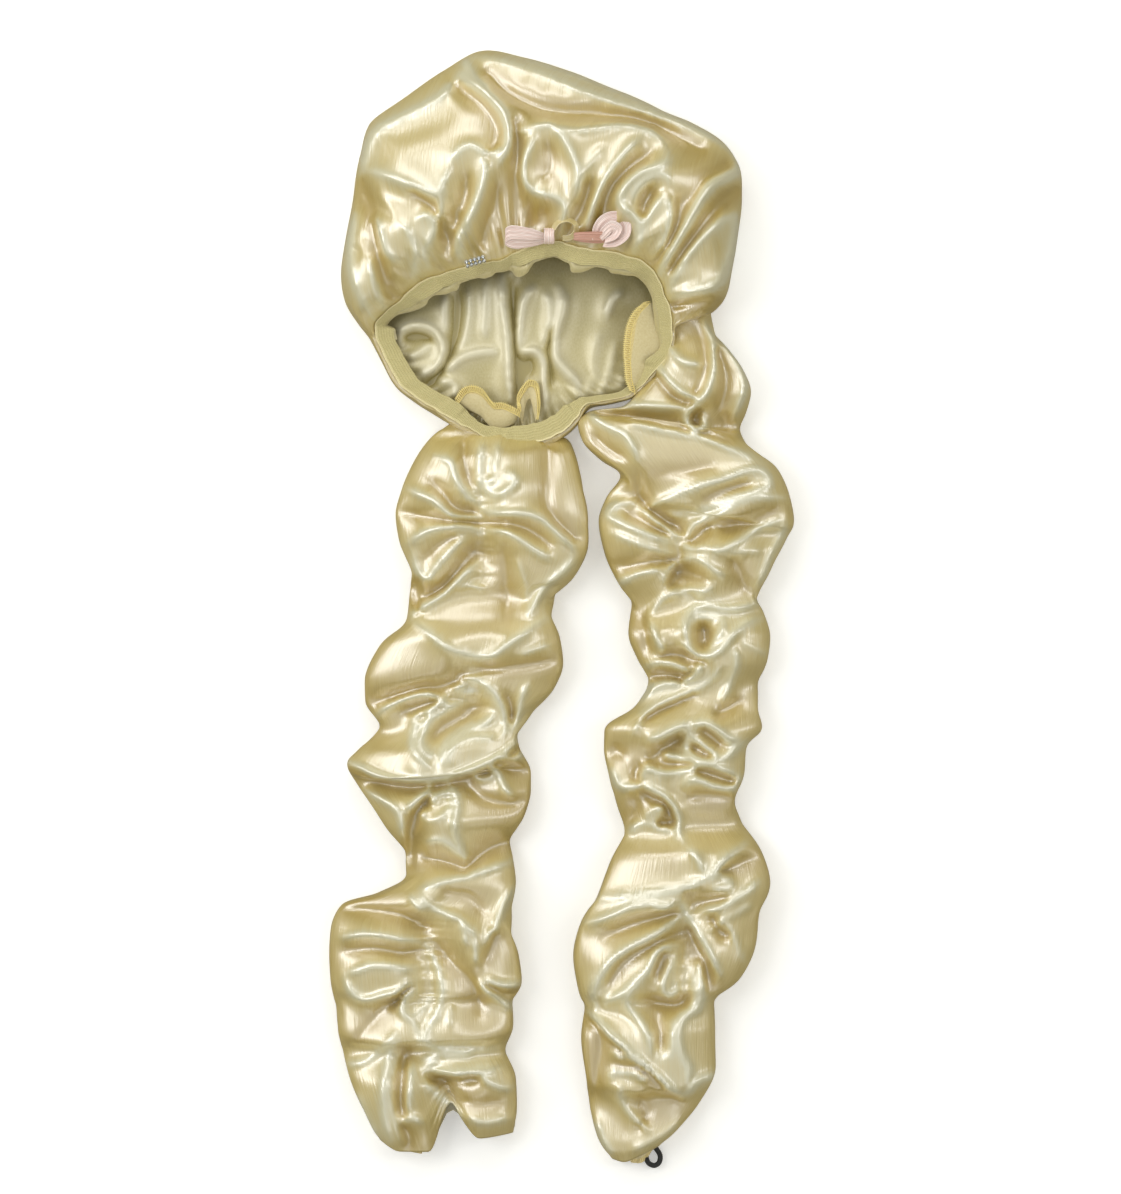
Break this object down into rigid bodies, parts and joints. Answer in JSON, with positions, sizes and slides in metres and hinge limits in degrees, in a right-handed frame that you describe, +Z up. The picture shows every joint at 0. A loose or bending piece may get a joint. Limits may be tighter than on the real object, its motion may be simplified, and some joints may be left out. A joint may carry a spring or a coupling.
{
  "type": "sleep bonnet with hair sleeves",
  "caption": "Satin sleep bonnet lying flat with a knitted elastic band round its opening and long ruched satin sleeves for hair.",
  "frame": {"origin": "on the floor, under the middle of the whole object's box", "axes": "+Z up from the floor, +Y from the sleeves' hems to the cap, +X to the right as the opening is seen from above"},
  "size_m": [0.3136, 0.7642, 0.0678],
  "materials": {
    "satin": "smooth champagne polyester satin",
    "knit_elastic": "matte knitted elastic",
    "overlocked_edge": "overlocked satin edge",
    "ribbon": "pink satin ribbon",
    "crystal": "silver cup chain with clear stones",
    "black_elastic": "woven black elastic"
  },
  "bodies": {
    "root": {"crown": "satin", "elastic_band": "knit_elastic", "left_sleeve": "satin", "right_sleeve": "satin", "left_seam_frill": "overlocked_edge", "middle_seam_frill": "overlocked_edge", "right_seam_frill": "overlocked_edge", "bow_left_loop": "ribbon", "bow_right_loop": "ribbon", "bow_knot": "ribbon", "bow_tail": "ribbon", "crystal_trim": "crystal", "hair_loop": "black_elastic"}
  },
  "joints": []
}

===

CHALLENGE:
Each line of the material must be restated exactly.

RESULT OF THE TASK:
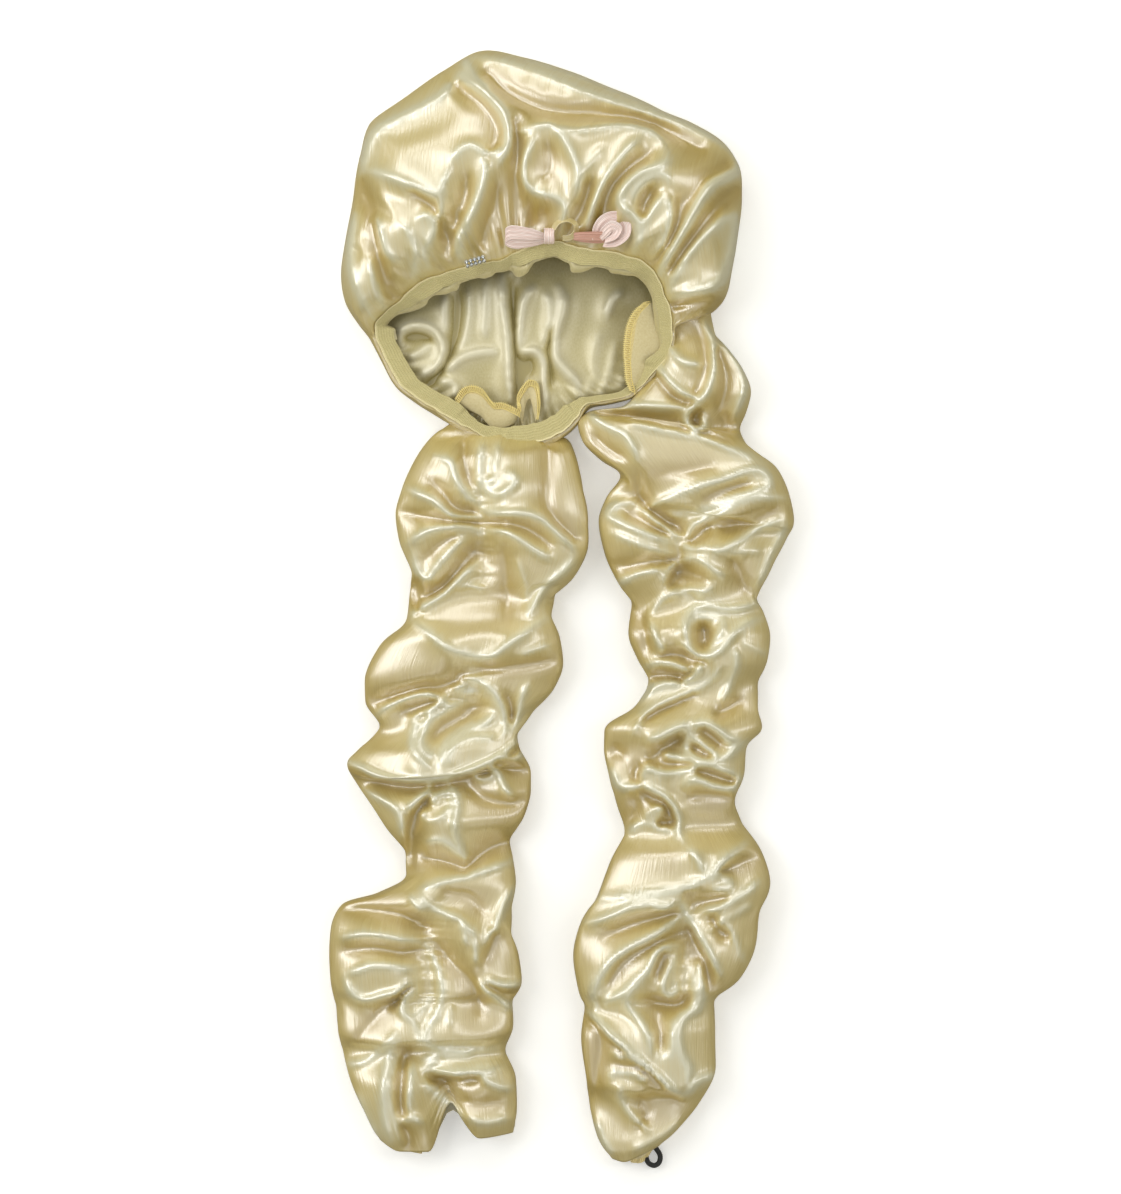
Break this object down into rigid bodies, parts and joints. Answer in JSON, with positions, sizes and slides in metres and hinge limits in degrees, in a right-handed frame that you describe, +Z up. The picture shows every joint at 0. A loose or bending piece may get a joint. Limits may be tighter than on the real object, its motion may be simplified, and some joints may be left out. A joint may carry a spring or a coupling.
{
  "type": "sleep bonnet with hair sleeves",
  "caption": "Satin sleep bonnet lying flat with a knitted elastic band round its opening and long ruched satin sleeves for hair.",
  "frame": {"origin": "on the floor, under the middle of the whole object's box", "axes": "+Z up from the floor, +Y from the sleeves' hems to the cap, +X to the right as the opening is seen from above"},
  "size_m": [0.3136, 0.7642, 0.0678],
  "materials": {
    "satin": "smooth champagne polyester satin",
    "knit_elastic": "matte knitted elastic",
    "overlocked_edge": "overlocked satin edge",
    "ribbon": "pink satin ribbon",
    "crystal": "silver cup chain with clear stones",
    "black_elastic": "woven black elastic"
  },
  "bodies": {
    "root": {"crown": "satin", "elastic_band": "knit_elastic", "left_sleeve": "satin", "right_sleeve": "satin", "left_seam_frill": "overlocked_edge", "middle_seam_frill": "overlocked_edge", "right_seam_frill": "overlocked_edge", "bow_left_loop": "ribbon", "bow_right_loop": "ribbon", "bow_knot": "ribbon", "bow_tail": "ribbon", "crystal_trim": "crystal", "hair_loop": "black_elastic"}
  },
  "joints": []
}